The Walnut's Day in the Sun

Walnut Creek pays tribute to the nutty foodstuff in its name.

WALNUT KING: Walnut Creek's eponymous nutmeat is practically synonymous with autumn. "Walnut brown" is a common hue for clothing and beer and bread and leaves and anything else that happens to get produced between the fall equinox and winter solstice. So it is right and good that the town's venerable Walnut Festival happen at the very season that its appearance and tone is most associated with. Yes, we eat walnuts in the spring -- what would a salad be without a light sprinkling of finely chopped bits atop the lettuce? -- but fall is the time when walnuts appear alongside nutcrackers on coffee tables around the country. In short, walnuts rule, but don't take our word for it; look to the Walnut Festival's charming mascot, a crown- and cape-wearing walnut. Want to visit his kingdom, which is better known as Walnut Creek? Make for the town from Thursday, Sept. 19. through Sunday, Sept. 22.

HAPPY 76TH, WALNUT FEST: We weren't just joshing when we called this party "venerable" before. This thing has stuck around, and with good reason: Walnuts became the area's go-to money-making crop during Prohibition when, yes, the growing of grapes was not exactly what was done. There had been a Grape Festival from way back in the early part of the century, but that transformed into the honoring of the nut, especially when vineyards gave way to nut groves during the era wine-making ground to a halt.

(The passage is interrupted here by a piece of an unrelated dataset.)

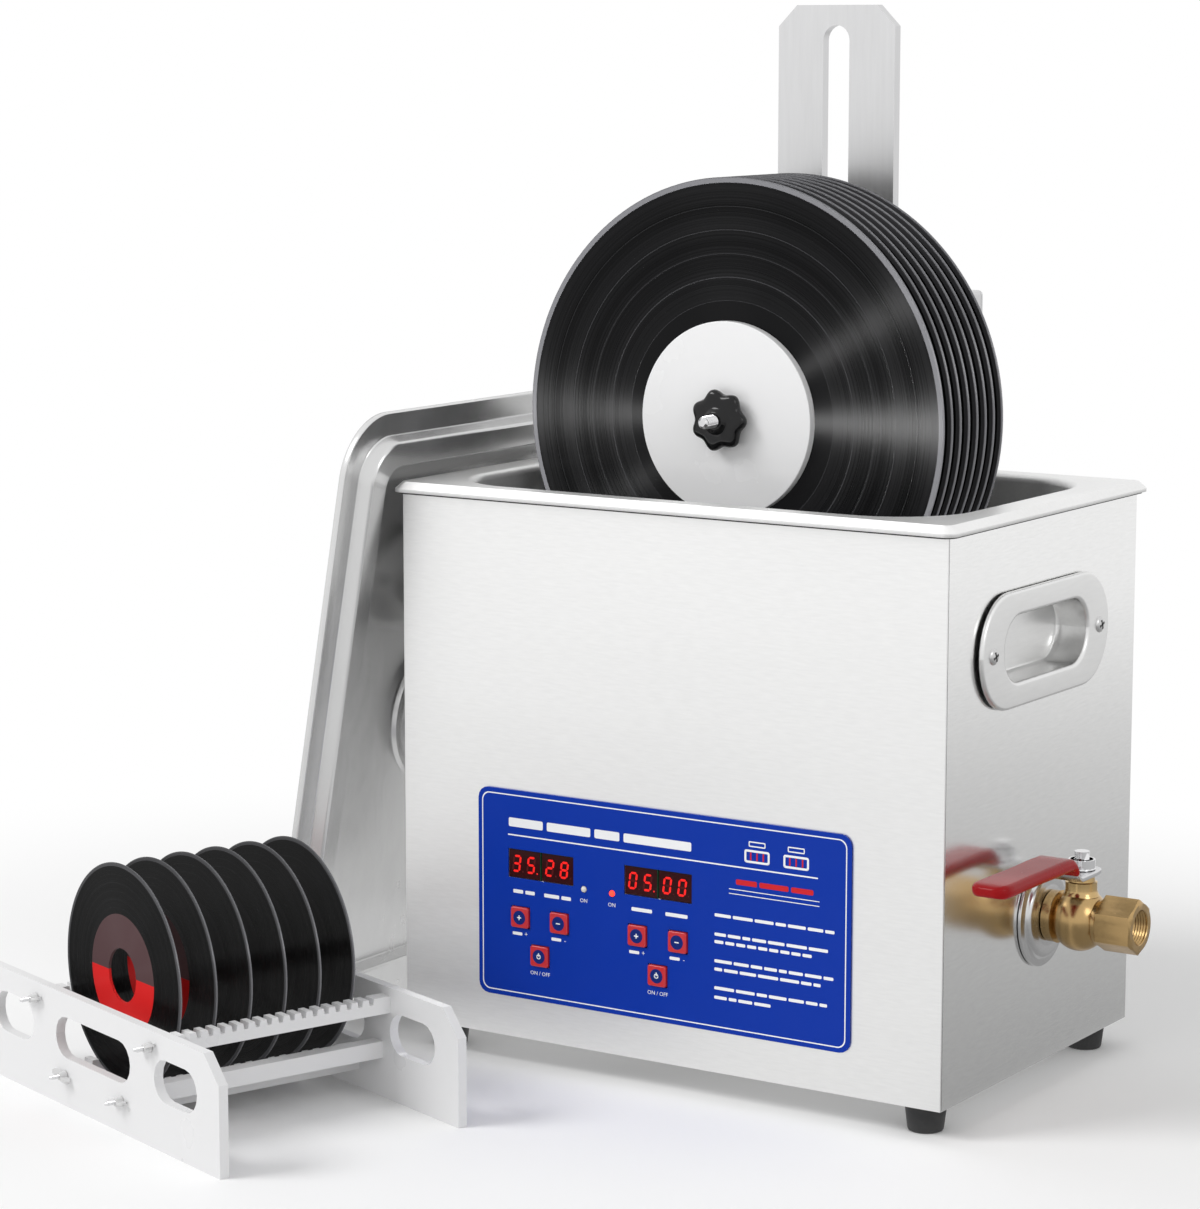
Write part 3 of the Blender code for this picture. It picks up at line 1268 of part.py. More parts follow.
def spindle_knob():
    bore, hub, radius = SPINDLE_RADIUS + SEAM, KNOB_HUB_RADIUS, KNOB_RADIUS
    depth, start = KNOB_DEPTH, KNOB_HUB_LENGTH
    edge = depth * KNOB_EDGE_SHARE
    levels = [
        (bore, 0, 0),
        (hub, 0, 0),
        (hub, start, 0),
        (radius - edge, start, KNOB_DIP_SHARE),
        (radius, start + edge, KNOB_DIP_SHARE),
        (radius, depth - edge, KNOB_DIP_SHARE),
        (radius - edge, depth, KNOB_DIP_SHARE),
        (bore, depth, 0),
    ]
    star = loft(star_loops(levels, KNOB_LOBES, 4), closed=True)
    obj = finished("spindle_knob", star, BLACK, ALONG_FRONT, SMOOTH)
    face = FIRST_RECORD_Y - RECORD_THICKNESS / 2 - SEAM - LABEL_DISC_THICKNESS - SEAM
    place(obj, SPINDLE_X, face, SPINDLE_Z)


def disc(name, bore, radius, thickness, steps):
    half = thickness / 2
    profile = [(bore, -half), (radius, -half), (radius, half), (bore, half)]
    return finished(name, turned(profile, steps, closed=True), VINYL, ALONG_FRONT, SMOOTH)


def records():
    first = disc("record_1", SPINDLE_RADIUS + SEAM, RECORD_RADIUS, RECORD_THICKNESS, RECORD_STEPS)
    for i in range(RECORD_COUNT):
        record = copy_of(first, f"record_{i + 1}", VINYL) if i else first
        place(record, SPINDLE_X, FIRST_RECORD_Y + i * RECORD_PITCH, SPINDLE_Z)


# Lid: a pressed sheet that faces the machine, with a strap handle on its far side.
def lid_place():
    """Foot of the leaning lid. Its raised frame meets the rim's left end or, on a taller machine
    whose rim is above the frame, the case's side."""
    lean = LID_LEAN
    crest = LID_FRAME_HEIGHT + SEAM
    rim_z = RIM_TOP - RIM_SLOPE
    along = (rim_z + crest * math.sin(lean)) / math.cos(lean)
    edge = RIM_HALF_WIDTH
    frame_end = LID_LENGTH - LID_FLANGE - LID_FRAME_SLOPE
    if frame_end * math.cos(lean) < rim_z - RIM_LIP:
        along, edge = frame_end, SIDE_X
    return -edge - crest * math.cos(lean) - along * math.sin(lean)


def lid_turn():
    """Lays the lid's X along the machine's Y, its Y upwards along the lean and its Z towards the machine."""
    lean = LID_LEAN
    columns = ((0, 1, 0), (math.sin(lean), 0, math.cos(lean)), (math.cos(lean), 0, -math.sin(lean)))
    return Matrix([[columns[c][r] for c in range(3)] for r in range(3)]).to_4x4()


def lid():
    steps = 4
    half_x, half_y = LID_WIDTH / 2, LID_LENGTH / 2
    middle = Vector((half_x, half_y, 0))

    def loop(inset, level):
        corner = max(LID_CORNER - inset * LID_CORNER_SHARE, LID_FRAME_SLOPE)
        return [p + middle for p in rounded(half_x - inset, half_y - inset, corner, steps, level)]

    frame = LID_FLANGE + LID_FRAME_WIDTH
    slope, rise = LID_FRAME_SLOPE, LID_FRAME_HEIGHT
    loops = [
        loop(0, -LID_HEM),
        loop(0, -LID_SHEET / 2),
        loop(LID_SHEET / 2, 0),
        loop(LID_FLANGE, 0),
        loop(LID_FLANGE + slope / 2, rise - slope / 2),
        loop(LID_FLANGE + slope, rise),
        loop(frame - slope, rise),
        loop(frame, 0),
    ]
    bowl = LID_BOWL_RADIUS
    bead = LID_BOWL_BEAD

    def circle(radius, level):
        count = 4 * (steps + 1)
        turn = Matrix.Rotation(math.pi / count, 3, "Z")
        return [turn @ p + middle for p in ring(radius, count, level)]

    loops += [
        circle(bowl, 0),
        circle(bowl - bead / 3, bead / 2),
        circle(bowl - bead, bead / 2),
        circle(bowl - bead * BOWL_LIP_SHARE, LID_BOWL_DEPTH * BOWL_EDGE_SHARE),
        circle(bowl - bead * BOWL_FLOOR_SHARE, LID_BOWL_DEPTH),
    ]
    obj = pressed("lid", loops, LID_SHEET, POLISHED, lid_turn())
    place(obj, lid_place(), LID_FRONT_Y, 0)


def lid_handle():
    half = LID_BOWL_RADIUS + STRAP_HANDLE_LAP
    outline = as_pairs(rounded(STRAP_HANDLE_WIDTH / 2, half, STRAP_HANDLE_THICKNESS, 3))
    shift = Matrix.Translation((LID_WIDTH / 2, LID_LENGTH / 2, -LID_SHEET - SEAM - STRAP_HANDLE_THICKNESS))
    obj = finished("lid_handle", plate(outline, STRAP_HANDLE_THICKNESS), POLISHED, lid_turn() @ shift)
    place(obj, lid_place(), LID_FRONT_Y, 0)


# Disc rack: two plates, four toothed bars and a plain one between them, and six small discs.
def rack_place(obj, along, deep, level):
    """Puts an object at a place given along and across the rack."""
    turn = Matrix.Rotation(RACK_TURN, 4, "Z")
    spot = turn @ Vector((along, deep, level))
    obj.rotation_euler = (0, 0, RACK_TURN)
    place(obj, RACK_X + spot.x, RACK_Y + spot.y, spot.z)


def rack_outline():
    cut = RACK_CHAMFER
    return [
        (0, 0),
        (RACK_LENGTH, 0),
        (RACK_LENGTH, RACK_HEIGHT - cut),
        (RACK_LENGTH - cut, RACK_HEIGHT),
        (cut, RACK_HEIGHT),
        (0, RACK_HEIGHT - cut),
    ]


def rack_holes(name):
    holes = bmesh.new()
    for offset, width in (
        (-RACK_SIDE_HOLE_OFFSET, RACK_SIDE_HOLE),
        (0, RACK_MIDDLE_HOLE),
        (RACK_SIDE_HOLE_OFFSET, RACK_SIDE_HOLE),
    ):
        shape = rounded(width / 2, RACK_HOLE_HEIGHT / 2, RACK_HOLE_HEIGHT / 2 * STADIUM_SHARE, 4)
        low = [holes.verts.new((p.x + offset, -OVERRUN, p.y)) for p in shape]
        high = [holes.verts.new((p.x + offset, RACK_PLATE + OVERRUN, p.y)) for p in shape]
        for i in range(len(shape)):
            j = (i + 1) % len(shape)
            holes.faces.new((low[i], low[j], high[j], high[i]))
        holes.faces.new(list(reversed(low)))
        holes.faces.new(high)
    return finished(name, holes, None)


def rack_plate(name, deep):
    turn = Matrix.Translation((0, RACK_PLATE, 0)) @ ALONG_FRONT
    obj = finished(name, plate(rack_outline(), RACK_PLATE), WHITE, turn)
    rack_place(obj, 0, deep, 0)
    tool = rack_holes(f"{name}_holes")
    rack_place(tool, RACK_LENGTH / 2, deep, RACK_HOLE_Z)
    combine(obj, tool, "DIFFERENCE")
    return obj


def bar(built, offset, top, height, toothed=True):
    """Adds a bar between the plates, with a notch in its upper edge at every tooth pitch."""
    start = RACK_PLATE + SEAM
    end = RACK_DEPTH - RACK_PLATE / 2
    outline = [(end, top), (end, top - height), (start, top - height), (start, top)]
    count = int((RACK_DEPTH - 2 * RACK_PLATE) / TOOTH_PITCH) - 1 if toothed else 0
    for i in range(count):
        middle = RACK_PLATE + (i + 1) * TOOTH_PITCH
        half = TOOTH_GAP / 2
        outline += [
            (middle - half - TOOTH_SLOPE, top),
            (middle - half, top - TOOTH_DEPTH),
            (middle + half, top - TOOTH_DEPTH),
            (middle + half + TOOTH_SLOPE, top),
        ]
    middle = RACK_LENGTH / 2 + offset
    low = [built.verts.new((middle - BAR_WIDTH / 2, y, z)) for y, z in outline]
    high = [built.verts.new((middle + BAR_WIDTH / 2, y, z)) for y, z in outline]
    for i in range(len(outline)):
        j = (i + 1) % len(outline)
        built.faces.new((low[i], low[j], high[j], high[i]))
    built.faces.new(list(reversed(low)))
    built.faces.new(high)


def rack():
    rack_plate("rack_front_plate", 0)
    rear = rack_plate("rack_rear_plate", RACK_DEPTH - RACK_PLATE)
    bars = bmesh.new()
    for side in (-1, 1):
        bar(bars, side * HIGH_BAR_OFFSET, HIGH_BAR_TOP, BAR_HEIGHT)
        bar(bars, side * LOW_BAR_OFFSET, LOW_BAR_TOP, LOW_BAR_HEIGHT)
    bar(bars, TIE_BAR_OFFSET, TIE_BAR_Z, BAR_HEIGHT, toothed=False)
    tool = finished("rack_bars", bars, None)
    rack_place(tool, 0, 0, 0)
    combine(rear, tool, "UNION")


def small_discs():
    first = disc("small_disc_1", SMALL_DISC_HOLE, SMALL_DISC_RADIUS, SMALL_DISC_THICKNESS, SMALL_DISC_STEPS)
    for i in range(SMALL_DISC_COUNT):
        small = copy_of(first, f"small_disc_{i + 1}", VINYL) if i else first
        deep = RACK_PLATE + (FIRST_DISC_TOOTH + i * SMALL_DISC_TEETH) * TOOTH_PITCH
        rack_place(small, RACK_LENGTH / 2, deep, SMALL_DISC_Z)


base_plate()
casing_wrap()
front_panel()
feet()
tank()
transducers()
heater_mat()
generator_board()
control_panel()
display_board()
keys()
handles()
drain_elbow()
valve_flange()
valve_body()
valve_ball_stem()
valve_lever()
power_inlet()
switch()
fan()
mast_bracket()
mast()
motor_box()
motor_box_cover()
gear_motor()
clamp_knob()
spindle()
label_discs()
spindle_knob()
records()
lid()
lid_handle()
rack()
small_discs()
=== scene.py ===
# Record cleaning machine, dressed for a studio picture: an ultrasonic bath in a steel case, with
# a motorised spindle that hangs ten-inch records in it, its polished lid leaning on the case and
# a white rack of small discs beside it. Lengths are metres and +Z is up.
import json
import math

import bmesh
import bpy
from mathutils import Matrix, Vector

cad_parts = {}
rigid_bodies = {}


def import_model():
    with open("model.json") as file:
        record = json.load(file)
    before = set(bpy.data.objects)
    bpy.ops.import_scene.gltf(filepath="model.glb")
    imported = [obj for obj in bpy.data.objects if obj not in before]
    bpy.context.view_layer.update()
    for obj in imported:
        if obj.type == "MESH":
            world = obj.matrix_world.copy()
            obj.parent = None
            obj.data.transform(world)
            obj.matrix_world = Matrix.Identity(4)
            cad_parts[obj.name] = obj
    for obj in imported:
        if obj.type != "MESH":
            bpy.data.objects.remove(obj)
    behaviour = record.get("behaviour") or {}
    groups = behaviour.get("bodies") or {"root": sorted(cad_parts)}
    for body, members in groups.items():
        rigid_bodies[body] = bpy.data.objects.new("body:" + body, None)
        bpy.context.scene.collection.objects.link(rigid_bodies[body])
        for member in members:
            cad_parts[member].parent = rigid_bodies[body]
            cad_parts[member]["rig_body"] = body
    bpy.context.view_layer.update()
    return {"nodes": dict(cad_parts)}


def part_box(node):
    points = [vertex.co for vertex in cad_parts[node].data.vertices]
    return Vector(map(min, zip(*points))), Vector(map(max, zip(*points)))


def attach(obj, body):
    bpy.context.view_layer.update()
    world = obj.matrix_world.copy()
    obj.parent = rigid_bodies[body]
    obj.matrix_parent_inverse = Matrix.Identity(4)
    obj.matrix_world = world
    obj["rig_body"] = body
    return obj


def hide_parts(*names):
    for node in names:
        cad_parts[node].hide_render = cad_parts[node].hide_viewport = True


for old in list(bpy.data.objects):
    bpy.data.objects.remove(old, do_unlink=True)
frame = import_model()

# Studio: a wide white floor that fades into a white room, a large soft lamp on the left and a
# smaller one on the right. Four more light only the discs and draw the fans on their grooves.
# Metal mirrors painted floor greys: a painted reflection of shade, greyer close to the set and to its
# right.
FLOOR_HALF = 9.0
FLOOR_WHITE = (0.93, 0.93, 0.93, 1)
ROOM_WHITE = (1.0, 1.0, 1.0, 1)
ROOM_LIGHT = 0.66
MIRROR_FRONT = (0.80, 1.0)
MIRROR_SIDE = (0.36, 0.92)
MIRROR_FADE = (0.25, 1.9)
SIDE_STARTS = (0.19, 0.24)
FLOOR_FADE = (0.38, 0.78)
SET_MIDDLE = (0.05, 0.1, 0.33)
CAMERA_PLACE = (1.0045, -1.509, 0.527)
CAMERA_TURN = (math.radians(81.14), 0, math.radians(33.14))
CAMERA_LENS = 108.66


def node(tree, kind, inputs=None, **settings):
    """Adds a shader node. Each input is given a value, or is wired to a socket or to a node's first one."""
    made = tree.nodes.new("ShaderNode" + kind)
    for name, value in settings.items():
        setattr(made, name, value)
    for name, value in (inputs or {}).items():
        value = value.outputs[0] if isinstance(value, bpy.types.Node) else value
        if isinstance(value, bpy.types.NodeSocket):
            tree.links.new(value, made.inputs[name])
        else:
            made.inputs[name].default_value = value
    return made


def new_finish(name):
    """Starts a material. Returns it with its nodes and its shader."""
    finish = bpy.data.materials.new(name)
    finish.use_nodes = True
    return finish, finish.node_tree, finish.node_tree.nodes["Principled BSDF"]


def floor_finish():
    """Real shadows near the set, white far from it, and a painted reflection of shade for mirrored rays."""
    finish, tree, shader = new_finish("white floor")
    shader.inputs["Base Color"].default_value = FLOOR_WHITE
    shader.inputs["Roughness"].default_value = 0.8
    shader.inputs["Specular IOR Level"].default_value = 0.0
    spot = node(tree, "TexCoord")
    away = node(tree, "VectorMath", {0: spot.outputs["Object"]}, operation="LENGTH")
    far = node(tree, "MapRange", {"Value": away.outputs["Value"], "From Min": FLOOR_FADE[0],
               "From Max": FLOOR_FADE[1]},
               interpolation_type="SMOOTHSTEP")
    place = node(tree, "SeparateXYZ", {0: spot.outputs["Object"]})
    side = node(tree, "MapRange", {"Value": place.outputs["X"], "From Min": SIDE_STARTS[0],
                "From Max": SIDE_STARTS[1]})
    greys = [node(tree, "MapRange", {"Value": away.outputs["Value"], "From Min": MIRROR_FADE[0],
                  "From Max": MIRROR_FADE[1], "To Min": near, "To Max": beyond})
             for near, beyond in (MIRROR_FRONT, MIRROR_SIDE)]
    # Painted reflection of shade: greys that only mirrored rays see, darker near the set and right of the
    # case.
    painted_mirror_greys = node(tree, "Mix", {0: side, 2: greys[0],
                3: greys[1]})
    seen = node(tree, "LightPath")
    white = node(tree, "Emission", {"Color": ROOM_WHITE, "Strength": 1.0})
    mirrored = node(tree, "Emission", {"Color": ROOM_WHITE, "Strength": painted_mirror_greys})
    shown = node(tree, "Math", {0: seen.outputs["Is Camera Ray"], 1: far},
                 operation="MULTIPLY")
    plain = node(tree, "MixShader", {0: shown, 1: shader, 2: white})
    whole = node(tree, "MixShader", {0: seen.outputs["Is Glossy Ray"], 1: plain,
                 2: mirrored})
    tree.links.new(whole.outputs[0], tree.nodes["Material Output"].inputs["Surface"])
    return finish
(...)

TODAY... the Walnut Festival is very much about family fun -- carnival rides and a car show and fair-type eating rule -- and the spotlighting of the fall-time treat. Call it a historic and hometown-y way to welcome autumn and the season of walnut breads and whole walnuts and walnutty holiday treats. And, yes, we did truck out the word "nutmeat" before, like we were all fancy, but isn't the walnut a rather posh nut?